Reproduce the listing that follows with no differences at all.

--------------------------------

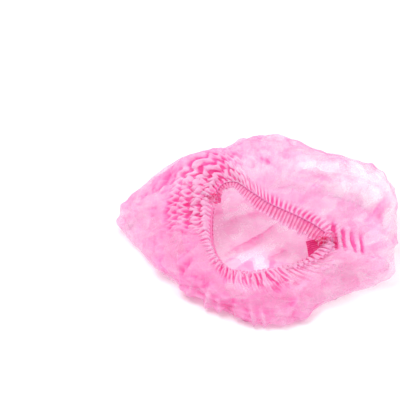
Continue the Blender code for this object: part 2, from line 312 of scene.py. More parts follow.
def settle(points, goal, hold, around, down, steps, closed=True, floor=None, keep=None):
    """Lets a sheet find its folds: around and down are the cloth's own lengths between its
    columns and rows, goal is where it is drawn to, hold how much, keep what is sewn fast."""
    points = points.copy()
    last = points.copy()
    diagonal = np.sqrt(around ** 2 + down ** 2)
    for step in range(steps):
        moves = np.zeros_like(points)
        pull_pairs(points, moves, (0, 1), around, 0.9, 0, closed)
        pull_pairs(points, moves, (1, 0), down, 0.9, 0, closed)
        pull_pairs(points, moves, (1, 1), diagonal, 0.35, 0, closed)
        pull_pairs(points, moves, (1, -1), diagonal, 0.35, 0, closed)
        pull_pairs(points, moves, (0, 2), around * 1.75, 0.35, -1, closed)
        pull_pairs(points, moves, (0, 4), around * 2.4, 0.25, -1, closed)
        pull_pairs(points, moves, (2, 0), down * 1.97, 0.30, -1, closed)
        pull_pairs(points, moves, (4, 0), down * 3.8, 0.20, -1, closed)
        speed = (points - last) * (0.86 if step < steps * 0.8 else 0.5)
        last = points.copy()
        points = points + speed + moves * 0.42 + (goal - points) * hold
        if keep is not None:
            points[keep] = goal[keep]
        if floor is not None:
            points[..., 2] = np.maximum(points[..., 2], floor)
    return points


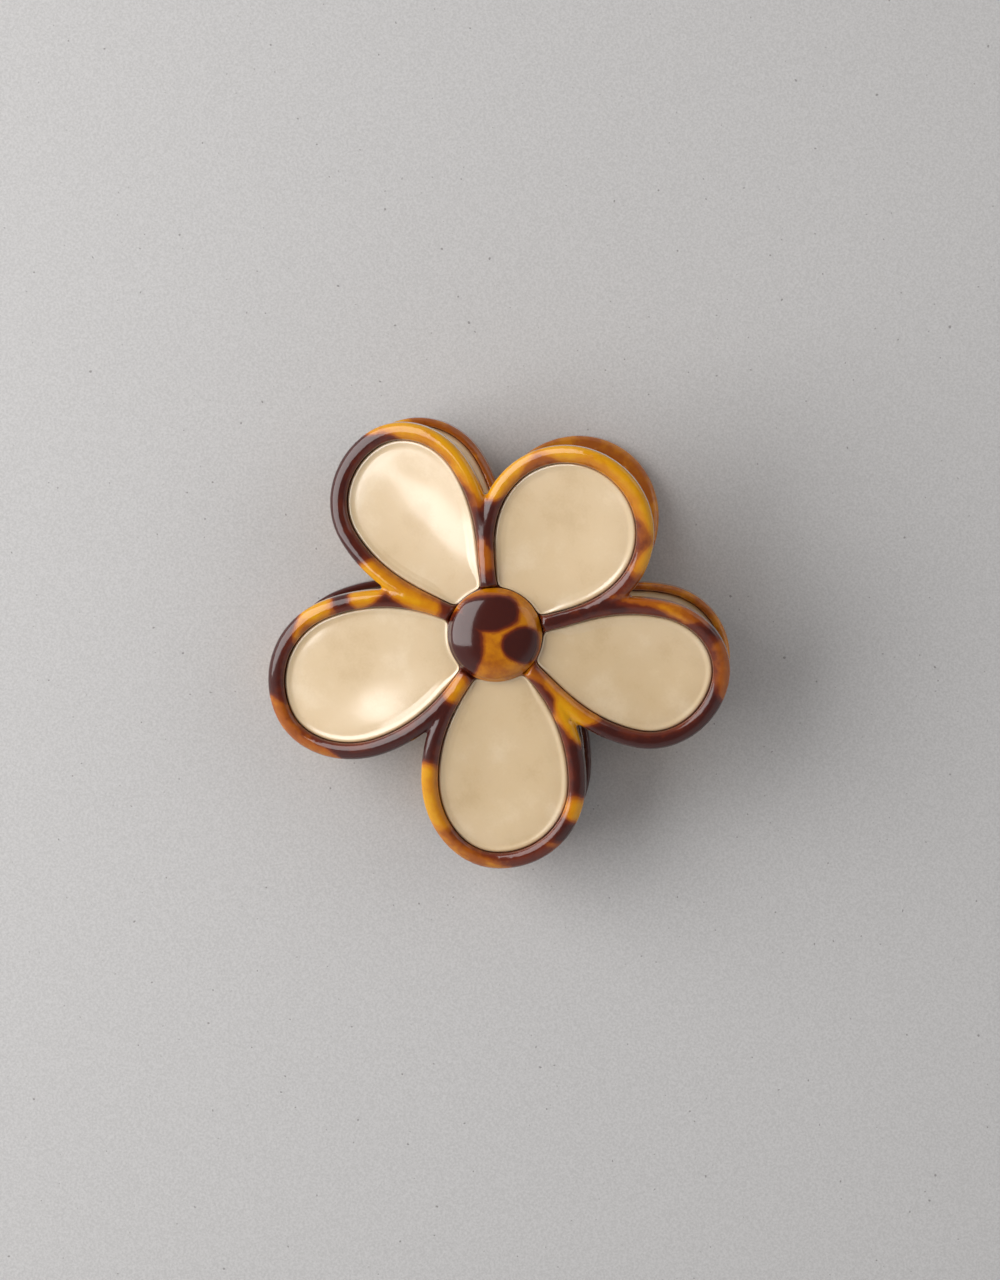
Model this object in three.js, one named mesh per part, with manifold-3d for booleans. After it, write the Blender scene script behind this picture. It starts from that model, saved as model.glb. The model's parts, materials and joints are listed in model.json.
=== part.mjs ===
// Flower hair clip: a claw clip whose two jaws are five-petalled flowers.
//
// Each jaw is a lattice frame of rounded beads round five petal windows, with a pale inlay
// in each window and a domed button at the centre. Two lugs under each hub carry a steel
// pin, and a torsion spring on the pin pushes the lever petals apart, which closes the
// mouth. Teeth on the two mouth petals of each jaw mesh past each other.
//
// The jaws are drawn in the clip's own frame: X along the hinge, Y from the mouth towards
// the lever petals, Z from the mid-plane out through the front jaw. The finished clip is
// then tipped until it lies on its rear jaw.

import * as THREE from 'three';
import { mergeVertices } from 'three/addons/utils/BufferGeometryUtils.js';
import Module from 'manifold-3d';

const wasm = await Module();
wasm.setup();

// Driving dimensions: millimetres and degrees.
const FIT_GAP = 0.3;

// Flower outline, seen along the mid-plane's normal. Angles count from the lever direction.
const WEB_WIDTH = 2.8;
const RIM_WIDTH = 3.0;
const WINDOW_INNER_RADIUS = 8.2;
const LEVER_WEB = 41.8;
const SIDE_WEB = 99.7;
const MOUTH_WEB = 180;
const LEVER_PETAL = {
  axis: 0, tip: 34.0, widest: 21.7,
  leverSide: { web: LEVER_WEB, half: 12.0 }, mouthSide: { web: LEVER_WEB, half: 12.0 },
};
const SIDE_PETAL = {
  axis: 67.2, tip: 38.2, widest: 27.9,
  leverSide: { web: 67.2 - LEVER_WEB, half: 9.3 },
  mouthSide: { web: SIDE_WEB - 67.2, half: 11.4 },
};
const MOUTH_PETAL = {
  axis: 146.4, tip: 39.6, widest: 26.4,
  leverSide: { web: 146.4 - SIDE_WEB, half: 13.2 },
  mouthSide: { web: MOUTH_WEB - 146.4, half: 9.8 },
};
const FLANK_START = 0.30;   // how far the straight start of a flank pulls the curve
const FLANK_END = 0.44;     // how far the widest point pulls it back
const ROUND = 0.5523;       // Bezier handle of a quarter ellipse

// Jaw surface: height of the bead tops above the mid-plane.
const HUB_HEIGHT = 13.0;
const LEVER_FLARE = 8.6;
const LEVER_REACH = 37;
const MOUTH_DROP = 6.0;
const MOUTH_REACH = 38;
const SIDE_DROP = 3.2;
const SIDE_REACH = 37;
const BELLY_REACH = 22;     // where the jaw's belly meets a table

// Frame section.
const FRAME_DEPTH = 4.2;
const BEAD_RISE = 1.1;
const INLAY_RECESS = 1.6;
const INLAY_THICKNESS = 1.6;
const INLAY_DISH = 0.5;
const WINDOW_TRIM = 0.05;

// Button.
const BUTTON_RADIUS = 8.2;
const BUTTON_RISE = 1.9;
const BUTTON_WALL = 0.6;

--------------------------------

Expected answer:
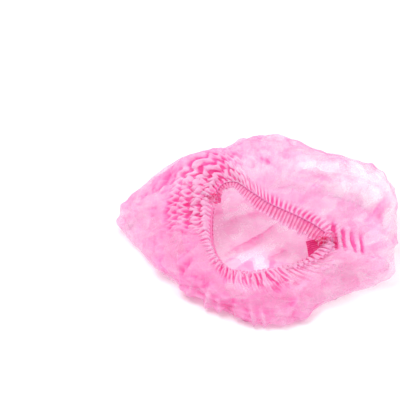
Continue the Blender code for this object: part 2, from line 312 of scene.py. More parts follow.
def settle(points, goal, hold, around, down, steps, closed=True, floor=None, keep=None):
    """Lets a sheet find its folds: around and down are the cloth's own lengths between its
    columns and rows, goal is where it is drawn to, hold how much, keep what is sewn fast."""
    points = points.copy()
    last = points.copy()
    diagonal = np.sqrt(around ** 2 + down ** 2)
    for step in range(steps):
        moves = np.zeros_like(points)
        pull_pairs(points, moves, (0, 1), around, 0.9, 0, closed)
        pull_pairs(points, moves, (1, 0), down, 0.9, 0, closed)
        pull_pairs(points, moves, (1, 1), diagonal, 0.35, 0, closed)
        pull_pairs(points, moves, (1, -1), diagonal, 0.35, 0, closed)
        pull_pairs(points, moves, (0, 2), around * 1.75, 0.35, -1, closed)
        pull_pairs(points, moves, (0, 4), around * 2.4, 0.25, -1, closed)
        pull_pairs(points, moves, (2, 0), down * 1.97, 0.30, -1, closed)
        pull_pairs(points, moves, (4, 0), down * 3.8, 0.20, -1, closed)
        speed = (points - last) * (0.86 if step < steps * 0.8 else 0.5)
        last = points.copy()
        points = points + speed + moves * 0.42 + (goal - points) * hold
        if keep is not None:
            points[keep] = goal[keep]
        if floor is not None:
            points[..., 2] = np.maximum(points[..., 2], floor)
    return points


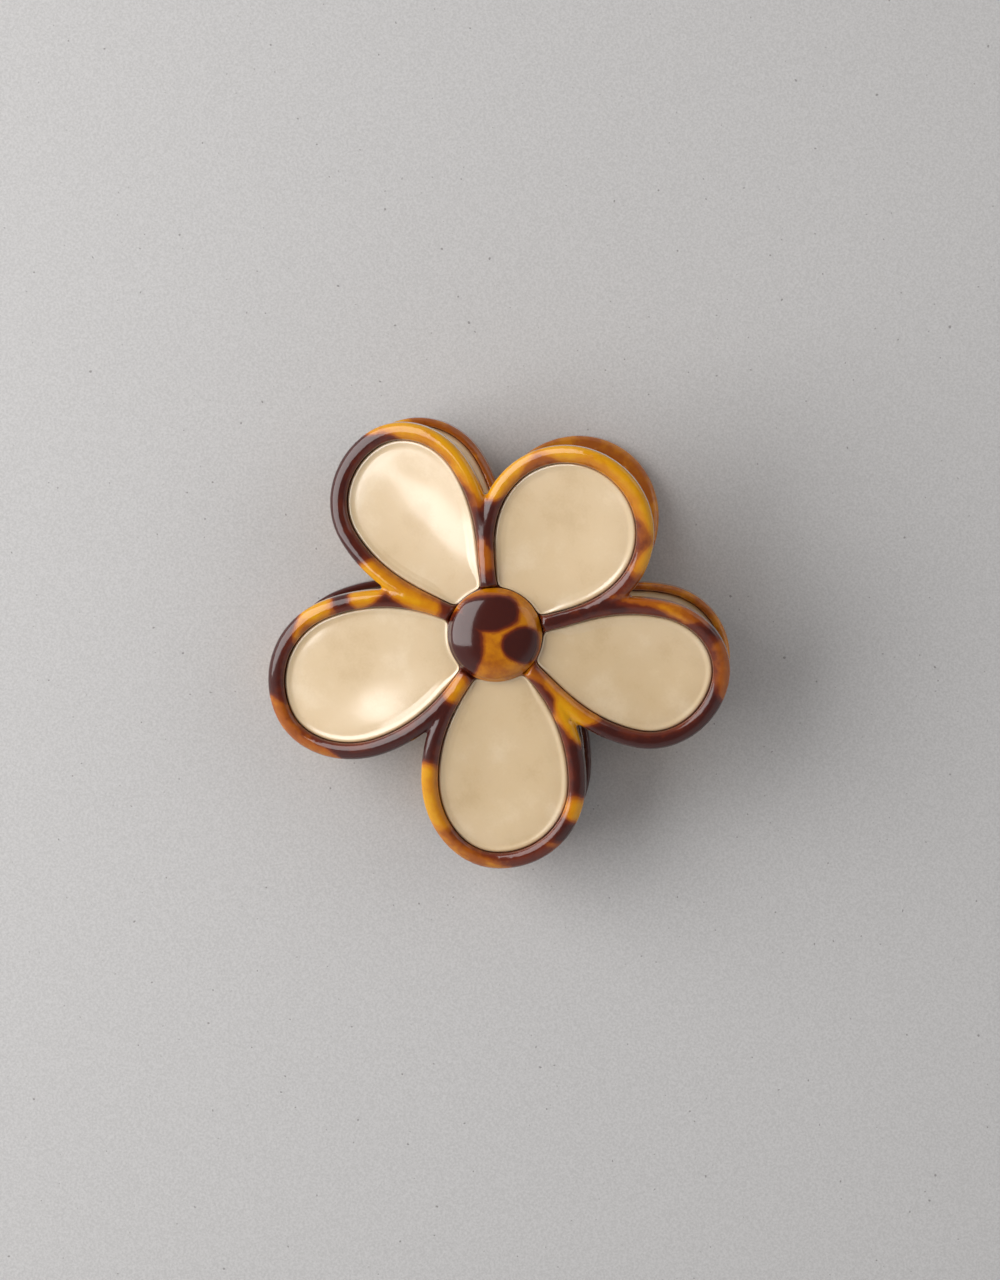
Model this object in three.js, one named mesh per part, with manifold-3d for booleans. After it, write the Blender scene script behind this picture. It starts from that model, saved as model.glb. The model's parts, materials and joints are listed in model.json.
=== part.mjs ===
// Flower hair clip: a claw clip whose two jaws are five-petalled flowers.
//
// Each jaw is a lattice frame of rounded beads round five petal windows, with a pale inlay
// in each window and a domed button at the centre. Two lugs under each hub carry a steel
// pin, and a torsion spring on the pin pushes the lever petals apart, which closes the
// mouth. Teeth on the two mouth petals of each jaw mesh past each other.
//
// The jaws are drawn in the clip's own frame: X along the hinge, Y from the mouth towards
// the lever petals, Z from the mid-plane out through the front jaw. The finished clip is
// then tipped until it lies on its rear jaw.

import * as THREE from 'three';
import { mergeVertices } from 'three/addons/utils/BufferGeometryUtils.js';
import Module from 'manifold-3d';

const wasm = await Module();
wasm.setup();

// Driving dimensions: millimetres and degrees.
const FIT_GAP = 0.3;

// Flower outline, seen along the mid-plane's normal. Angles count from the lever direction.
const WEB_WIDTH = 2.8;
const RIM_WIDTH = 3.0;
const WINDOW_INNER_RADIUS = 8.2;
const LEVER_WEB = 41.8;
const SIDE_WEB = 99.7;
const MOUTH_WEB = 180;
const LEVER_PETAL = {
  axis: 0, tip: 34.0, widest: 21.7,
  leverSide: { web: LEVER_WEB, half: 12.0 }, mouthSide: { web: LEVER_WEB, half: 12.0 },
};
const SIDE_PETAL = {
  axis: 67.2, tip: 38.2, widest: 27.9,
  leverSide: { web: 67.2 - LEVER_WEB, half: 9.3 },
  mouthSide: { web: SIDE_WEB - 67.2, half: 11.4 },
};
const MOUTH_PETAL = {
  axis: 146.4, tip: 39.6, widest: 26.4,
  leverSide: { web: 146.4 - SIDE_WEB, half: 13.2 },
  mouthSide: { web: MOUTH_WEB - 146.4, half: 9.8 },
};
const FLANK_START = 0.30;   // how far the straight start of a flank pulls the curve
const FLANK_END = 0.44;     // how far the widest point pulls it back
const ROUND = 0.5523;       // Bezier handle of a quarter ellipse

// Jaw surface: height of the bead tops above the mid-plane.
const HUB_HEIGHT = 13.0;
const LEVER_FLARE = 8.6;
const LEVER_REACH = 37;
const MOUTH_DROP = 6.0;
const MOUTH_REACH = 38;
const SIDE_DROP = 3.2;
const SIDE_REACH = 37;
const BELLY_REACH = 22;     // where the jaw's belly meets a table

// Frame section.
const FRAME_DEPTH = 4.2;
const BEAD_RISE = 1.1;
const INLAY_RECESS = 1.6;
const INLAY_THICKNESS = 1.6;
const INLAY_DISH = 0.5;
const WINDOW_TRIM = 0.05;

// Button.
const BUTTON_RADIUS = 8.2;
const BUTTON_RISE = 1.9;
const BUTTON_WALL = 0.6;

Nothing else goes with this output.